One preference she has learned is that she enjoys my company. When she sees me, she smiles and is happy. But when I go away for work, she gets upset. She wants more, so she cries when I leave.

This reaction is an unadulterated version of the unhappiness most of us feel on a daily basis. When we like something, we want more. We develop preferences for people, things and situations that make us happy, and we feel sad when we don’t get what we want. This is why we miss people we love.

The love is not the problem. There is nothing wrong with my goddaughter enjoying my company. We have fun, and that’s better than feeling grumpy or indifferent when we are together. Why not enjoy the moment together? Sharing a moment together is a blessing.

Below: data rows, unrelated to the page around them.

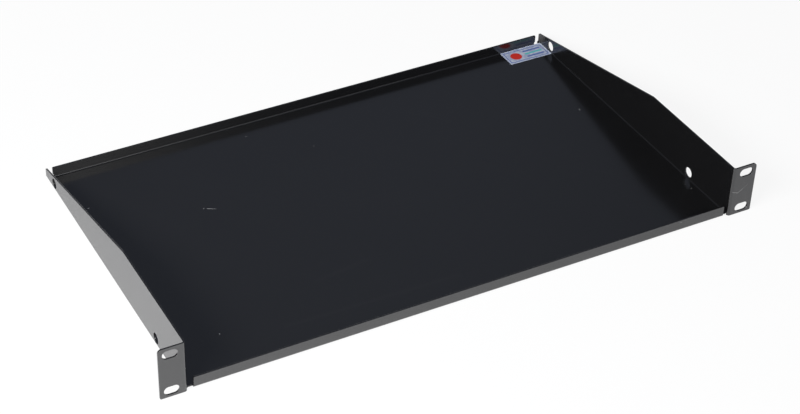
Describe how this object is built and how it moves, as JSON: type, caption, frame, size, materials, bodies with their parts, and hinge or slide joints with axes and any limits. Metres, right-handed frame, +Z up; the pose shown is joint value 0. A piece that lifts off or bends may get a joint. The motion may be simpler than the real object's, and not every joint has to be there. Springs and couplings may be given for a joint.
{
  "type": "cantilever rack shelf",
  "caption": "Shallow shelf folded from black steel sheet, with low front and rear lips, tapering side walls and slotted ears that bolt to the front rails of an equipment rack.",
  "frame": {"origin": "centre of the four rack slots, in the plane of the ears' rear faces, which bear on the rack's front rails", "axes": "+X across the rack, +Y from the ears to the rear, +Z up from the tray"},
  "size_m": [0.4826, 0.273, 0.0431],
  "materials": {
    "powder_coat": "satin black powder coat"
  },
  "bodies": {
    "root": {"shelf": "powder_coat"}
  },
  "joints": []
}
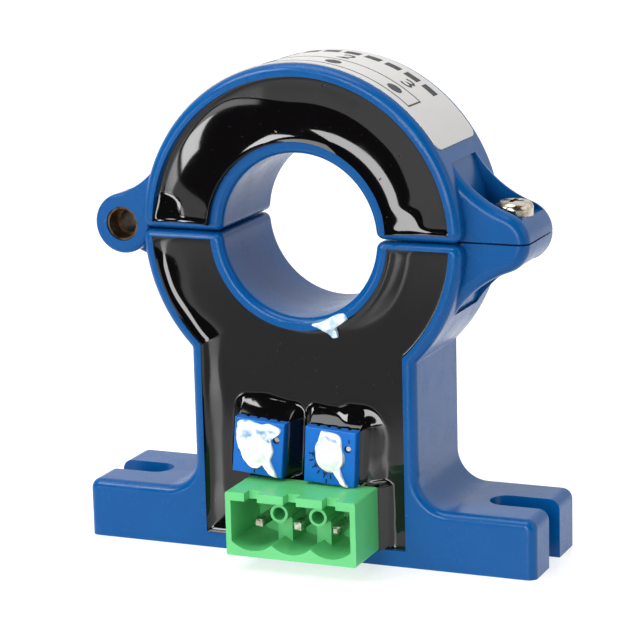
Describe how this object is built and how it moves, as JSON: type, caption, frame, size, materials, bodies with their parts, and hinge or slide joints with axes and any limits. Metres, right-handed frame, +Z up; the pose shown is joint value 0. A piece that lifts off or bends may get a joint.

Reading to goddaughterThe problem comes when we are attached, which is another way of saying that our sadness comes from preferences unmet.

My goddaughter is around people she loves almost every waking hour of her day. She is authentic and has not learned that people can hurt her, so she lets herself connect and love everyone who enters her life. As a result, she is surrounded by people she loves, and she is never far from joy. Even when she feels physical pain, it is only a momentary frown that quickly turns into a smile again.

As she gets older, however, my goddaughter is enjoying life less. That’s because instead of enjoying the people around her in the moment, going from one person she loves to another as circumstance dictates, she has begun developing attachments. She’s deciding which people make her most happy, and this preference makes her sad because she’s focusing on the fun person who has left the room and not the fun people who still is in the room.

This is a mistake most of us make. In fact, it is all that separates us from lasting happiness.

If the problem is attachment, the solution is nonattachment. But when we hear the word “nonattachment,” we often think that it means non-enjoyment. We think nonattachment is turning off our sense of joy, love and engagement with the world. For many, “nonattachment” is synonymous with apathy or the very inhuman quality of not feeling.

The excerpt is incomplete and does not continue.